• _THE INPUT_:
-- -- --
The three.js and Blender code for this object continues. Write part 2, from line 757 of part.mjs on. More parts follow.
-- -- --
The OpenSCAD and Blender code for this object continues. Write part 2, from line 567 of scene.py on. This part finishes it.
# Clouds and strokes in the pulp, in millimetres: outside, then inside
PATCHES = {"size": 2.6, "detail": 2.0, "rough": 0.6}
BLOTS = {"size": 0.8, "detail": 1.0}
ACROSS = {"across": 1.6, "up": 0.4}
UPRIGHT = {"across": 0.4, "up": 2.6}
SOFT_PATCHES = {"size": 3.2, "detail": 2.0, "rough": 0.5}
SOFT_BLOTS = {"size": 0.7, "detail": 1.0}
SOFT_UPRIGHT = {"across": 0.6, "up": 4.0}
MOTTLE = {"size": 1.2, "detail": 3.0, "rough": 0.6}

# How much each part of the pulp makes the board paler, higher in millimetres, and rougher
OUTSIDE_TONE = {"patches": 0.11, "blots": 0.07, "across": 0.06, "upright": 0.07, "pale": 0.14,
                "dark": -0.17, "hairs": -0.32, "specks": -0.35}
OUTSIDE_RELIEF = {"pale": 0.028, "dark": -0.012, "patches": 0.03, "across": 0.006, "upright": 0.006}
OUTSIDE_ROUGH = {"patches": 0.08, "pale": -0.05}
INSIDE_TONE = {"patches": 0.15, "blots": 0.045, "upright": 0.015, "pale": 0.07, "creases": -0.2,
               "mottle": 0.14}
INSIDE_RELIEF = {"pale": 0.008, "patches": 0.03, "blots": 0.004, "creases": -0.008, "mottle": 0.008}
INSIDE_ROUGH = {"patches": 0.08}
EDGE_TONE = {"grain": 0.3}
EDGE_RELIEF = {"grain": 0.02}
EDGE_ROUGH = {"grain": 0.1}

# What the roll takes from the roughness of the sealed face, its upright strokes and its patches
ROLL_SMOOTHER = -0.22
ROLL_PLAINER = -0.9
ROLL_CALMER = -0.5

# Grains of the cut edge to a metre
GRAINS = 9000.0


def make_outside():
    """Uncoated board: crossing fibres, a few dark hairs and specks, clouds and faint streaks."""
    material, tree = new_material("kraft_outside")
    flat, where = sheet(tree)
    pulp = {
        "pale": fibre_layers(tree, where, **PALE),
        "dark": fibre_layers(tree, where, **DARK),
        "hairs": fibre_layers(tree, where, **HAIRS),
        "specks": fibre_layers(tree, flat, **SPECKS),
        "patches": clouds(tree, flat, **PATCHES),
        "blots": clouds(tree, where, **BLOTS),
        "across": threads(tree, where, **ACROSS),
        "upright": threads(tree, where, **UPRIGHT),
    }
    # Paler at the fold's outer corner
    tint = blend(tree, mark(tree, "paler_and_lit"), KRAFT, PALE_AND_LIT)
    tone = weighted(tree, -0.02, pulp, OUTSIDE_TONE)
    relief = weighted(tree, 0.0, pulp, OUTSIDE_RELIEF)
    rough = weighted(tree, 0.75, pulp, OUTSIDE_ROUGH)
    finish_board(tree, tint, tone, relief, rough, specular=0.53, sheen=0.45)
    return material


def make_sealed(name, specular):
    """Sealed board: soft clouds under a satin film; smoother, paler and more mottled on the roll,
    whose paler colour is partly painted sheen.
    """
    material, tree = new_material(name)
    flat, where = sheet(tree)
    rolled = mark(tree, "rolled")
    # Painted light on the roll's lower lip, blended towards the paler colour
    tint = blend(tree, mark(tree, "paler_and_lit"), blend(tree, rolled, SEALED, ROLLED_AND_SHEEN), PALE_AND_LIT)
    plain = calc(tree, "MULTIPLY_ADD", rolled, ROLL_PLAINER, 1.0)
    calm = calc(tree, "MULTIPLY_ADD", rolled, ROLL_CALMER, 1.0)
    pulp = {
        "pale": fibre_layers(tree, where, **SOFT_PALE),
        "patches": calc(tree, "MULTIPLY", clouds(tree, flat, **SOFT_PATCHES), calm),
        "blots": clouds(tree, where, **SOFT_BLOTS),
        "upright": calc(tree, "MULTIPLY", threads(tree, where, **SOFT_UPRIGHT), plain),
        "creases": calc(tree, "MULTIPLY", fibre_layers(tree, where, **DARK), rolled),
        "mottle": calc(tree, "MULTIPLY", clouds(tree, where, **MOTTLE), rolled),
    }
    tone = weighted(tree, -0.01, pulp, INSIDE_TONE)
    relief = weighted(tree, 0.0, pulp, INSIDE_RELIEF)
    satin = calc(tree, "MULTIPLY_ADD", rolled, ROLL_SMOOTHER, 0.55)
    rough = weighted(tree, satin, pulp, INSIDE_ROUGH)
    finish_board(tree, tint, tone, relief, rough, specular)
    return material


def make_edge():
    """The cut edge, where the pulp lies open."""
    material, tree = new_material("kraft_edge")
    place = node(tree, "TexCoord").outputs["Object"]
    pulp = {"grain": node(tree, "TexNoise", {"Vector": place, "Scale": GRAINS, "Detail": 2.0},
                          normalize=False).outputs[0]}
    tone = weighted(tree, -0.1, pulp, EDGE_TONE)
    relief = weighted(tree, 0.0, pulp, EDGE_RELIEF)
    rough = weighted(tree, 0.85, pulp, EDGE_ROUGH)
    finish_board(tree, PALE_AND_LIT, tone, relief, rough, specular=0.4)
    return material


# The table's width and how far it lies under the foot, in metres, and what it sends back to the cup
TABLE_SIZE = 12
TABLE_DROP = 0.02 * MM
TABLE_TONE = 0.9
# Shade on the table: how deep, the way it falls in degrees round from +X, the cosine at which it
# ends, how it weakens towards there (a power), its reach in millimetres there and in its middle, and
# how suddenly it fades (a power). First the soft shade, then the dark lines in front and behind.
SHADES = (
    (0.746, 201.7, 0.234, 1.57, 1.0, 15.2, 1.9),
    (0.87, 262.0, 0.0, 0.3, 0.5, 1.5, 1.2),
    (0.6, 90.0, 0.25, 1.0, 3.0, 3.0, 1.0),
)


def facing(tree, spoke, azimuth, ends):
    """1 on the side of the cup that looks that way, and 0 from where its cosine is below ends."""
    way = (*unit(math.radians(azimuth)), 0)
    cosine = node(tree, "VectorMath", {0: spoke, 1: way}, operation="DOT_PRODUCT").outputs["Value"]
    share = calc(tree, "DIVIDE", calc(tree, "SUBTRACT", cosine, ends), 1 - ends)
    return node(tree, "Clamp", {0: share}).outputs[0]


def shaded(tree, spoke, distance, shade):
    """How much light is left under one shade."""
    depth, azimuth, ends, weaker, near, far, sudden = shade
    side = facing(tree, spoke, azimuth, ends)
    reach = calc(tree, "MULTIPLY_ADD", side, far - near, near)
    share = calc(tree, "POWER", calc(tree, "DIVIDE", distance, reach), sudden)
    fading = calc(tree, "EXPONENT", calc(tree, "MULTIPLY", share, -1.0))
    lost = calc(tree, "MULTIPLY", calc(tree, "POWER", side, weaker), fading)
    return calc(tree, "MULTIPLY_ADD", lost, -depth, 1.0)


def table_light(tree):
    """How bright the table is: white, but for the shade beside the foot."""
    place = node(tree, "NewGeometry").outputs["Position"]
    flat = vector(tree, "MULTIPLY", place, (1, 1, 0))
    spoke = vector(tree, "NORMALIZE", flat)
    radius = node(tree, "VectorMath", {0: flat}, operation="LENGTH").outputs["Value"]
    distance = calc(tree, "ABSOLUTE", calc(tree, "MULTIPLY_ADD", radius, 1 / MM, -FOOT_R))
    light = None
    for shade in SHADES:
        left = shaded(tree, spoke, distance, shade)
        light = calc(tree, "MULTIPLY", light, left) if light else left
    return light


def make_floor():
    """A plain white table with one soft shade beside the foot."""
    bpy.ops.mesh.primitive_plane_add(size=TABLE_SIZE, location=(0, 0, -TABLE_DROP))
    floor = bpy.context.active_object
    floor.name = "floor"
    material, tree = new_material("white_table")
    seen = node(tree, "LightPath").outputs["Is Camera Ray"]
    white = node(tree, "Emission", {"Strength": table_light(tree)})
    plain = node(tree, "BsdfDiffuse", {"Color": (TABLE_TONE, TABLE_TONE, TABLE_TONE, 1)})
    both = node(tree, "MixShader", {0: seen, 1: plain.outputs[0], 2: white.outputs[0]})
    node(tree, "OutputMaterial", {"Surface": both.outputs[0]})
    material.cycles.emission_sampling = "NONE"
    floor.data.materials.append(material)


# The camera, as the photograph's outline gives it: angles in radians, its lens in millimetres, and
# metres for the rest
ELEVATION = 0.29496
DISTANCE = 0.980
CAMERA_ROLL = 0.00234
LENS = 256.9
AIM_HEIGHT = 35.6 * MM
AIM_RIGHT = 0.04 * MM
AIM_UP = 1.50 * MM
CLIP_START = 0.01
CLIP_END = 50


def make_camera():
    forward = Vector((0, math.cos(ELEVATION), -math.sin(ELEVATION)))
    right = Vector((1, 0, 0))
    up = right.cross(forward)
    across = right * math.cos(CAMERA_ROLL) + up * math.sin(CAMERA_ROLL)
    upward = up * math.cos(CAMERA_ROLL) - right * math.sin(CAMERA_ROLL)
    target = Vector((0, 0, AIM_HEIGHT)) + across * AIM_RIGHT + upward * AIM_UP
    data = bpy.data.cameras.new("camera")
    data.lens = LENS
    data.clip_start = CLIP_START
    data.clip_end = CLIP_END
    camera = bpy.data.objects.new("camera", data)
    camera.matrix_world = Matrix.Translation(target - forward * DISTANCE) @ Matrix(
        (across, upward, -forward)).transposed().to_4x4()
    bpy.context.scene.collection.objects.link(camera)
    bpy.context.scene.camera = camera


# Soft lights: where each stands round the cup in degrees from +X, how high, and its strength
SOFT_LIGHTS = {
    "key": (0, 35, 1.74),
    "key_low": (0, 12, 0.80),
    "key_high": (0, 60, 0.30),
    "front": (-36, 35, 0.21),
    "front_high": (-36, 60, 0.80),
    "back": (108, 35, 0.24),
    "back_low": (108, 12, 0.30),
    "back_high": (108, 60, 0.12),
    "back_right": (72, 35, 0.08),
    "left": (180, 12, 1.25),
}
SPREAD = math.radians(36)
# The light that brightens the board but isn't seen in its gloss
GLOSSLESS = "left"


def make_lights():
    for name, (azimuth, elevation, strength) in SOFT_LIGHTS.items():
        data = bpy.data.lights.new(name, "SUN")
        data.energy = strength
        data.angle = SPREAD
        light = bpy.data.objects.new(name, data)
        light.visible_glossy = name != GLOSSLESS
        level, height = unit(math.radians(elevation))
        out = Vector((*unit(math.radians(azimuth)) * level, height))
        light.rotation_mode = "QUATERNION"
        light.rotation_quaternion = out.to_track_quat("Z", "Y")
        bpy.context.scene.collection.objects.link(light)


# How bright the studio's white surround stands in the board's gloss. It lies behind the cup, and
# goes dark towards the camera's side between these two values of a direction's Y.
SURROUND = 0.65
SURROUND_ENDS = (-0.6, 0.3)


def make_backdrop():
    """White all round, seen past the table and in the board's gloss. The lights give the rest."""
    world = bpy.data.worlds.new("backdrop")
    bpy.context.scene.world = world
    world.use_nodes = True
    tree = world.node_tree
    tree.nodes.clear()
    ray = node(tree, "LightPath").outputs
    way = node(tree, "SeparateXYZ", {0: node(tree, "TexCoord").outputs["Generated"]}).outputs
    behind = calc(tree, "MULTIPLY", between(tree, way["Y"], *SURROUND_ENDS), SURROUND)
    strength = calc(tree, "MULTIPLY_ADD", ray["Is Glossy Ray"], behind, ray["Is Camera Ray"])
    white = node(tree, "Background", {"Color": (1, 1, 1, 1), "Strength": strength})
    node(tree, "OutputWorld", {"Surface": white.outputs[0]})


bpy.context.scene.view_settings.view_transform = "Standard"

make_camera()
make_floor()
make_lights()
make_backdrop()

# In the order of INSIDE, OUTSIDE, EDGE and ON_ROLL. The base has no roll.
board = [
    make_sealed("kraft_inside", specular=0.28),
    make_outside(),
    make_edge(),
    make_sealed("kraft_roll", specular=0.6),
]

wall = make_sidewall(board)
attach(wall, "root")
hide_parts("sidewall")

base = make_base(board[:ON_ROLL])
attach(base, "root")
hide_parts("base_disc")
-- -- --
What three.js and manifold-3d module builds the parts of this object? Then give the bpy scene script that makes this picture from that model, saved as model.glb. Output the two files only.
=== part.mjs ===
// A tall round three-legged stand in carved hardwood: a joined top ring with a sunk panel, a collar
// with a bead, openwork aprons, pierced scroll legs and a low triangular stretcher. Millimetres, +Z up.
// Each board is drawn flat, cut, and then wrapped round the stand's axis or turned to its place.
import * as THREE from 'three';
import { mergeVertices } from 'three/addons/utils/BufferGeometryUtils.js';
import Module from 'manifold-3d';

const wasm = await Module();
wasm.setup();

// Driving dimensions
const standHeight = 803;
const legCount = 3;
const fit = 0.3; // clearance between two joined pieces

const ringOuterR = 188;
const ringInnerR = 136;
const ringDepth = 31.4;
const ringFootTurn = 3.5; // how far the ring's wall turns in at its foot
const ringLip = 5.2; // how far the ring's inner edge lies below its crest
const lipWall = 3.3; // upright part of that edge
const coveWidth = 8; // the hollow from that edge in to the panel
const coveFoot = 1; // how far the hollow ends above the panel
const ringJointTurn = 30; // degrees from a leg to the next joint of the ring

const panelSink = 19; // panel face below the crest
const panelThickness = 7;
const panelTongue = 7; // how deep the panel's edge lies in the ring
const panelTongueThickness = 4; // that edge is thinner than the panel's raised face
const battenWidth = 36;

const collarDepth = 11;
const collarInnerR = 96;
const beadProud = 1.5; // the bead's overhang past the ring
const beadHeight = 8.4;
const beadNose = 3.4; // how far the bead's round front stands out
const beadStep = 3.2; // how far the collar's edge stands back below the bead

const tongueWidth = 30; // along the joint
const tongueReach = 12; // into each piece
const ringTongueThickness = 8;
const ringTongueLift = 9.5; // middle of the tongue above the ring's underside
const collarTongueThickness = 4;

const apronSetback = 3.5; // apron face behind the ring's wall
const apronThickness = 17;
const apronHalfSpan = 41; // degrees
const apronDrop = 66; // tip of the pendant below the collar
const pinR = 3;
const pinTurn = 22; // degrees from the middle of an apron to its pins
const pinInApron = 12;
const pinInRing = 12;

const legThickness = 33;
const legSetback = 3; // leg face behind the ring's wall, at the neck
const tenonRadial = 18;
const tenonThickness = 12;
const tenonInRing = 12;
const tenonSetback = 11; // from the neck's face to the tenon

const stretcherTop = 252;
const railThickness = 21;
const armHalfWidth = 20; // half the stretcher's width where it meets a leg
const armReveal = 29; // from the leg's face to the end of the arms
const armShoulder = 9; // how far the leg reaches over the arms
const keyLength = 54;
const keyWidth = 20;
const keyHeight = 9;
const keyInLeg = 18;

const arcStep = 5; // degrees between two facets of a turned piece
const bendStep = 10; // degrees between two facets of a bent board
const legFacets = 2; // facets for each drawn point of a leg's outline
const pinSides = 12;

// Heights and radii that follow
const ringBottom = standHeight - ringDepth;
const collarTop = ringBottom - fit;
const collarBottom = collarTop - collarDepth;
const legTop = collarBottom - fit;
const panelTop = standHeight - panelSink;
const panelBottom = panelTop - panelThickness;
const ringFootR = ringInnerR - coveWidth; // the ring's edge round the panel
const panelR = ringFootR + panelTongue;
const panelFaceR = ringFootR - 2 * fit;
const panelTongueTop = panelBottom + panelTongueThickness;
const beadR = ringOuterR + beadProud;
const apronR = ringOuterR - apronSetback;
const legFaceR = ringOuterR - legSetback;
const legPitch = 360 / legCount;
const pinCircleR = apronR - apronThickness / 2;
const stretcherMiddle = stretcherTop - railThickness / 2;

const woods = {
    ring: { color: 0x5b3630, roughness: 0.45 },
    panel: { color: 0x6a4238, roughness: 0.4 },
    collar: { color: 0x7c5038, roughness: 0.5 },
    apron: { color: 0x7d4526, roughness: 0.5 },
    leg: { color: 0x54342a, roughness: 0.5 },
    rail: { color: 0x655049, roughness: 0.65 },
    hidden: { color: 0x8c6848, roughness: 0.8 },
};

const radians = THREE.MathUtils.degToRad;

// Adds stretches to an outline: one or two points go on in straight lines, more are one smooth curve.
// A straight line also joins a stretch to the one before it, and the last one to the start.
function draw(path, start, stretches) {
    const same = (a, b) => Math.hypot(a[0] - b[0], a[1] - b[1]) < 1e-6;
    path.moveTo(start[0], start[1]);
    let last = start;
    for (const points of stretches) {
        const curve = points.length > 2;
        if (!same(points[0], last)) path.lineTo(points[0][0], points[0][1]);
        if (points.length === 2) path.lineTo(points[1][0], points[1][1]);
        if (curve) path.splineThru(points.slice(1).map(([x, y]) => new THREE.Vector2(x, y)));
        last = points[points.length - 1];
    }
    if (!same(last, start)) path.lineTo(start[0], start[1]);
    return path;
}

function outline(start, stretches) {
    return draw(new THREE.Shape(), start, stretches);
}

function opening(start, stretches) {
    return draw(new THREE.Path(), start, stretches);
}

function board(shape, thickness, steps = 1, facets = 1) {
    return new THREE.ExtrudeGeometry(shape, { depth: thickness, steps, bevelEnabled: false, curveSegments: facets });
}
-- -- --
• _STATED TASK_: Retype, in the same exact form, the lines of the material above from the line holding "The OpenSCAD and" through the line holding "GRAINS = 9000.0".

• _PROBLEM SOLUTION_:
The OpenSCAD and Blender code for this object continues. Write part 2, from line 567 of scene.py on. This part finishes it.
# Clouds and strokes in the pulp, in millimetres: outside, then inside
PATCHES = {"size": 2.6, "detail": 2.0, "rough": 0.6}
BLOTS = {"size": 0.8, "detail": 1.0}
ACROSS = {"across": 1.6, "up": 0.4}
UPRIGHT = {"across": 0.4, "up": 2.6}
SOFT_PATCHES = {"size": 3.2, "detail": 2.0, "rough": 0.5}
SOFT_BLOTS = {"size": 0.7, "detail": 1.0}
SOFT_UPRIGHT = {"across": 0.6, "up": 4.0}
MOTTLE = {"size": 1.2, "detail": 3.0, "rough": 0.6}

# How much each part of the pulp makes the board paler, higher in millimetres, and rougher
OUTSIDE_TONE = {"patches": 0.11, "blots": 0.07, "across": 0.06, "upright": 0.07, "pale": 0.14,
                "dark": -0.17, "hairs": -0.32, "specks": -0.35}
OUTSIDE_RELIEF = {"pale": 0.028, "dark": -0.012, "patches": 0.03, "across": 0.006, "upright": 0.006}
OUTSIDE_ROUGH = {"patches": 0.08, "pale": -0.05}
INSIDE_TONE = {"patches": 0.15, "blots": 0.045, "upright": 0.015, "pale": 0.07, "creases": -0.2,
               "mottle": 0.14}
INSIDE_RELIEF = {"pale": 0.008, "patches": 0.03, "blots": 0.004, "creases": -0.008, "mottle": 0.008}
INSIDE_ROUGH = {"patches": 0.08}
EDGE_TONE = {"grain": 0.3}
EDGE_RELIEF = {"grain": 0.02}
EDGE_ROUGH = {"grain": 0.1}

# What the roll takes from the roughness of the sealed face, its upright strokes and its patches
ROLL_SMOOTHER = -0.22
ROLL_PLAINER = -0.9
ROLL_CALMER = -0.5

# Grains of the cut edge to a metre
GRAINS = 9000.0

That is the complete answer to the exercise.